→ **TO DO**
From the listing below, return each line that includes "body".

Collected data
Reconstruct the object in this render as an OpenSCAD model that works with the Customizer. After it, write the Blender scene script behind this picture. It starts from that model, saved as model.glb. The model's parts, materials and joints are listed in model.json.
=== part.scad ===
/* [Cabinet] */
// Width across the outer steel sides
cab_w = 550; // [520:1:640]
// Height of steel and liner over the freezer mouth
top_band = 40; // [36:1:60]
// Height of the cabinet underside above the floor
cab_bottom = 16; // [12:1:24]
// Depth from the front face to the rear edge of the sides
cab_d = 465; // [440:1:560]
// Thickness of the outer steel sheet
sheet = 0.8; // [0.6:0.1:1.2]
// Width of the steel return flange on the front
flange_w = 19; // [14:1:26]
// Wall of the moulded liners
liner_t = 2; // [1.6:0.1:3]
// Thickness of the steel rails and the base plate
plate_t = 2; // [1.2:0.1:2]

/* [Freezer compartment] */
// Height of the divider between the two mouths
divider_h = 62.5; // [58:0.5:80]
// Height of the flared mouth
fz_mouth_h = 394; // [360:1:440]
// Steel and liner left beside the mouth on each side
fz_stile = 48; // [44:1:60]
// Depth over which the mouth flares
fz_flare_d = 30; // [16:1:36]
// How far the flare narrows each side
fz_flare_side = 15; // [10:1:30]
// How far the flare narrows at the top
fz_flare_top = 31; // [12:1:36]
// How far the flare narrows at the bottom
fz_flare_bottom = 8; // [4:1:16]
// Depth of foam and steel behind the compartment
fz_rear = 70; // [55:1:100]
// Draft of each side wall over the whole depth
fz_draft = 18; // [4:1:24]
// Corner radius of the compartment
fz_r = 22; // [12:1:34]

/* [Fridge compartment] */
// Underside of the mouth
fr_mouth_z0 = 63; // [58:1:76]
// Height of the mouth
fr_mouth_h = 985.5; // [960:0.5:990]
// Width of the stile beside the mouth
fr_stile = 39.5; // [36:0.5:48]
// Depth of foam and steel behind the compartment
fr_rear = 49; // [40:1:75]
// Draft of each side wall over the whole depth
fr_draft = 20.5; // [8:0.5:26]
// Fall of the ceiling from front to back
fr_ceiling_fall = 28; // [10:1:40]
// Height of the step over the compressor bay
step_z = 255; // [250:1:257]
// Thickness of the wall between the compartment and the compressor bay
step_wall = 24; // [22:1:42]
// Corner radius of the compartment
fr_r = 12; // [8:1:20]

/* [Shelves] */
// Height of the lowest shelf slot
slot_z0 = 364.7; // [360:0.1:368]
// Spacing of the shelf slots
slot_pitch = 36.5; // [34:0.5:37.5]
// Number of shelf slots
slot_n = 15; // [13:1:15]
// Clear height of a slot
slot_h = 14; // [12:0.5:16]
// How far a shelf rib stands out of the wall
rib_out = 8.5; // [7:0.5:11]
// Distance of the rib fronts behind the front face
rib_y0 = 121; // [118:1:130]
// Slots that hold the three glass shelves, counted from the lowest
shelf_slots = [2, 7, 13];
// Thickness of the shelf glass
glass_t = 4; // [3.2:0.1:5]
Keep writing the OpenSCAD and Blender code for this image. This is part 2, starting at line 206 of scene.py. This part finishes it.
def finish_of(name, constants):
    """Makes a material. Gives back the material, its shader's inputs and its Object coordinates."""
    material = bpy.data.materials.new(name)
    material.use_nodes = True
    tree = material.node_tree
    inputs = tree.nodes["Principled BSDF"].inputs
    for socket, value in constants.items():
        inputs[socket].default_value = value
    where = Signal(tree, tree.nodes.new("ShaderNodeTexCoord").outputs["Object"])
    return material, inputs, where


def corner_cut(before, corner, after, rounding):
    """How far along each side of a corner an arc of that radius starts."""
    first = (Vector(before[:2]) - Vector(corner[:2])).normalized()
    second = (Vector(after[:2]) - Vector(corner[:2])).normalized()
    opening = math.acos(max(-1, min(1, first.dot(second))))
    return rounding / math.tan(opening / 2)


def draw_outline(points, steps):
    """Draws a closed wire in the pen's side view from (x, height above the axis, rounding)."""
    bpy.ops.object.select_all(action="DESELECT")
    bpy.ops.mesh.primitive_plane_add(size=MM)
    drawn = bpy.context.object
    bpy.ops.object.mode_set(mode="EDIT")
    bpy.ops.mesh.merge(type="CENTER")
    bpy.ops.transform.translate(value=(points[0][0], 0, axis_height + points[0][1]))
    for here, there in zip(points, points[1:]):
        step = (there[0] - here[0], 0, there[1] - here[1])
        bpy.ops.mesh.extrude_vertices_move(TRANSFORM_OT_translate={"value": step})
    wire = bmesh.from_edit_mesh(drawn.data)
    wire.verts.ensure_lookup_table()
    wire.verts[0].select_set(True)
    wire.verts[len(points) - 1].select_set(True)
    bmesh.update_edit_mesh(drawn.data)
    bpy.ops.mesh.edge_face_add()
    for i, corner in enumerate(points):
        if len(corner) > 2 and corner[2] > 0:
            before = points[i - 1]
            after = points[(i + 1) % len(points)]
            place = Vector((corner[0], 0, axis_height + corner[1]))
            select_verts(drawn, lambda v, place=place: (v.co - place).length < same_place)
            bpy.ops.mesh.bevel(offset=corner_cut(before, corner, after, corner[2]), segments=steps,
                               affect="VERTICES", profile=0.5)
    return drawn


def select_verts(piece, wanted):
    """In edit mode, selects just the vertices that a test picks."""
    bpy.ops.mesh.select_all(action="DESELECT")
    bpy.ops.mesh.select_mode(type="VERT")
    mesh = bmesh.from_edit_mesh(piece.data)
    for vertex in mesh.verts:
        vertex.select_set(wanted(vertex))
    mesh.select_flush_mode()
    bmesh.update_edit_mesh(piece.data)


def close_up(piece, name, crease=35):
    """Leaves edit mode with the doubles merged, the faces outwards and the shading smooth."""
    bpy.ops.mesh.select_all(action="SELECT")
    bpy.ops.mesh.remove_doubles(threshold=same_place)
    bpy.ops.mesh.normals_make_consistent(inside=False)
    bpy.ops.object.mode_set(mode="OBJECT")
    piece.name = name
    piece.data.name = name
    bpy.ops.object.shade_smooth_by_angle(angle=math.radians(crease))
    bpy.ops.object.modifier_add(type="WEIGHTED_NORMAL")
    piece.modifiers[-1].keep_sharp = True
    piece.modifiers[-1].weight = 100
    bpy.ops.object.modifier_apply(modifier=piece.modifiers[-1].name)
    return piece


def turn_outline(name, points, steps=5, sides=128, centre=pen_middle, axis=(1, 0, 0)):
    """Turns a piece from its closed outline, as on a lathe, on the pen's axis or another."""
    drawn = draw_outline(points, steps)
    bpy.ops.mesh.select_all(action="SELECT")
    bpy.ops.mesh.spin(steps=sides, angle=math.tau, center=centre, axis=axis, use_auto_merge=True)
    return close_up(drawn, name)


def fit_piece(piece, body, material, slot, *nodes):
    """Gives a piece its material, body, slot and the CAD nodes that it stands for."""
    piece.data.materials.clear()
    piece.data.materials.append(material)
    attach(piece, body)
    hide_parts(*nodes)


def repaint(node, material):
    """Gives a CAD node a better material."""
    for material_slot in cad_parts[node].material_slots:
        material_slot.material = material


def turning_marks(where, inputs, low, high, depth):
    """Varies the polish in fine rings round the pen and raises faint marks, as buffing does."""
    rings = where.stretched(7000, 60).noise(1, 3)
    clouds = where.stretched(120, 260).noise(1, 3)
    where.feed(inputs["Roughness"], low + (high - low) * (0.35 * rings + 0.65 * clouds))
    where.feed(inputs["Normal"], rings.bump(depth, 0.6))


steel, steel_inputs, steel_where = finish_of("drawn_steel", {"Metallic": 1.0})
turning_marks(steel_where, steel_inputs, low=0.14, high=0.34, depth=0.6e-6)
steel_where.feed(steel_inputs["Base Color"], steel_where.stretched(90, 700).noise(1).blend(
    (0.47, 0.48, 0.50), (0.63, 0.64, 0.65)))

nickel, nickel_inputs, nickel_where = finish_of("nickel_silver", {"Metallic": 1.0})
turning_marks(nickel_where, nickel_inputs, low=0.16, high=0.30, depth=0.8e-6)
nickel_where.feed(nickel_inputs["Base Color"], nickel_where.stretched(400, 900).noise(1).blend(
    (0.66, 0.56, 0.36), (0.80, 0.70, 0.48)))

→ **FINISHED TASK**
def fit_piece(piece, body, material, slot, *nodes):
    """Gives a piece its material, body, slot and the CAD nodes that it stands for."""
    attach(piece, body)